A masked gunman attempted to rob a Kenora bank in 1973. He didn't get far. (Don Dutton/Toronto Star via Getty Images)
Almost a year ago, I got an email from Joe Ralko. Joe is a former Canadian Press journalist and an author. And he told me a story that not only floored me, but made we wonder why everyone doesn’t know it. It’s a story he knows well because he saw it unfold with his own eyes and then he wrote a book about it.
It goes something like this:
Back in 1973, a masked man walked into the Canadian Imperial Bank of Commerce (back then they didn’t call it CIBC) in downtown Kenora and told the manager he was robbing the bank. Kenora is a small Ontario city near the Manitoba border. Things like this didn’t happen in Kenora.
The robber ordered the customers out and that caught the attention of folks across the street at the radio station, CJRL. Within minutes, two broadcasters were hanging out their windows and relaying a live play-by-play of what they saw. In 1973, OJ Simpson car chase-style journalism was very rare. And the result was predictably chaotic.
Despite the radio hosts’ pleas to stay away from downtown, it had the opposite effect. Hundreds descended on downtown to watch the robbery. Parents picked up their kids from school to drop them off to watch the robbery.
They may have made a different choice had they known what some police knew: that the bomber was not only armed with two guns, but he had a bag filled with dynamite and – in his mouth a “dead-man’s switch” – a crude detonator that would trigger the bomb if he was to become incapacitated.
Kenora Const. Don Milliard was injured when a robber exploded after an attempted bank heist. He's being comforted by Const. Ken Richardson. (Don Dutton/Toronto Star via Getty Images)
What happened next is seared into the memories of almost everyone at the scene. The robber stepped outside the bank, a police officer shot him and… he exploded. Disintegrated. Pieces of him, mingled with singed money filled the air and landed on the spectators.
That alone is a fascinating story – after all, W5 procured the live radio broadcast tape, the coroner’s jury documents and a slew of witness memories. There is also ample old film and photos from a W5 story produced 40 years ago!
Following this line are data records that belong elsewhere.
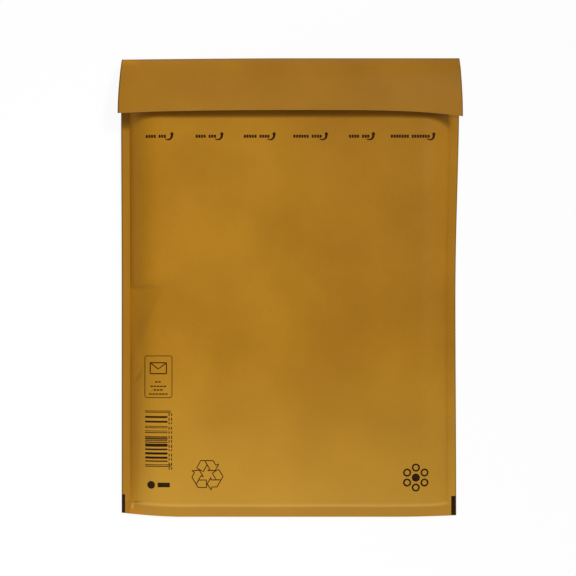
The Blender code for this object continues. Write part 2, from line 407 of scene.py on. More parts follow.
def paintShadeAndMarksOnGlazedSide(material, lines, flatY):
    # Painted light and shade on the glazed side, with a few darker marks. lines are places on the
    # unfolded sheet, and flatY gives the place there of a point on the front. A mark fades in from its
    # first to its second distance, in millimetres, measured as its first word says.
    tree = material.node_tree
    shader = tree.nodes["Principled BSDF"]
    colour = shader.inputs["Base Color"].links[0].from_socket
    flat = tree.nodes["Texture Coordinate"].outputs["UV"]
    place = addNode(tree, "ShaderNodeSeparateXYZ", None, {"Vector": flat})
    across = addNode(tree, "ShaderNodeMath", {"operation": "ABSOLUTE"}, {0: place.outputs["X"]})
    fromFoot = addNode(tree, "ShaderNodeMath", {"operation": "ABSOLUTE"}, {0: place.outputs["Y"]})
    distances = {}
    for name in ("crease", "fold"):
        toLine = addNode(tree, "ShaderNodeMath", {"operation": "SUBTRACT"}, {
            0: place.outputs["Y"], 1: lines[name]})
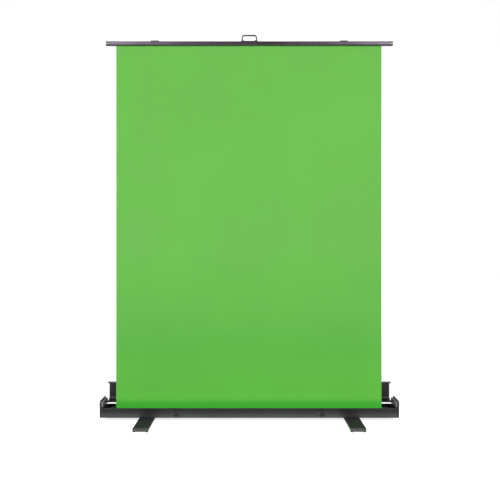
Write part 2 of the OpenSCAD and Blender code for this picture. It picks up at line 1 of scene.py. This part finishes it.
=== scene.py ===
"""Looks for the collapsible backdrop panel.

The solids of the frame get their materials, the plain fabric plate is replaced by a hemmed sheet
with stitches, small fasteners are added, and a white studio is set up round the part.
"""
import bmesh
import bpy
import json
import math
from mathutils import Matrix, Vector, noise


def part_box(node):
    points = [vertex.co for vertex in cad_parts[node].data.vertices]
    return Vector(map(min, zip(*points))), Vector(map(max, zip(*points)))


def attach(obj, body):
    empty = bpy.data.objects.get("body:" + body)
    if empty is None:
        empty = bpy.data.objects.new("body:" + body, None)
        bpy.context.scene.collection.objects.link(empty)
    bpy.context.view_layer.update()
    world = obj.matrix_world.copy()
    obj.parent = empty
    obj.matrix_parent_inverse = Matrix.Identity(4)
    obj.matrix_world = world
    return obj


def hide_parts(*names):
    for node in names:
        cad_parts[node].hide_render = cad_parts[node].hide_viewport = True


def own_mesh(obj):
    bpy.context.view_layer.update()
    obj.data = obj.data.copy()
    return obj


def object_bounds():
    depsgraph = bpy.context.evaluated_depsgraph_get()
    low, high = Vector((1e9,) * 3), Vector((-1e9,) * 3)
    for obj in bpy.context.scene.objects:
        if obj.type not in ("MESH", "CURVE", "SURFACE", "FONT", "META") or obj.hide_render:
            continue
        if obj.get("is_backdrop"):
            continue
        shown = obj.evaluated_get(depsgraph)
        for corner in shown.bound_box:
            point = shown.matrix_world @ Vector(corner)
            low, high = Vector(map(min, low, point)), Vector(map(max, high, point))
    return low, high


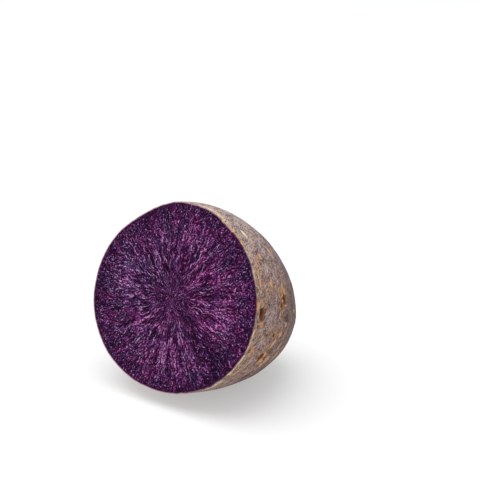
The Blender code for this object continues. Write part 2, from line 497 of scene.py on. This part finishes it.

The RCMP unidentified list shows the sparse details known about the Kenora bank robber.
But here’s the twist: to this day – more than 50 years later – nobody knows who the bomber is. He remains unidentified. Somebody disappeared from the face of the earth back in 1973 and to this day, nobody has claimed his body. Why not?
The W5 investigation digs for answers, for DNA and for an answer to the question everyone in Kenora wants to know: who was the Kenora Bomber?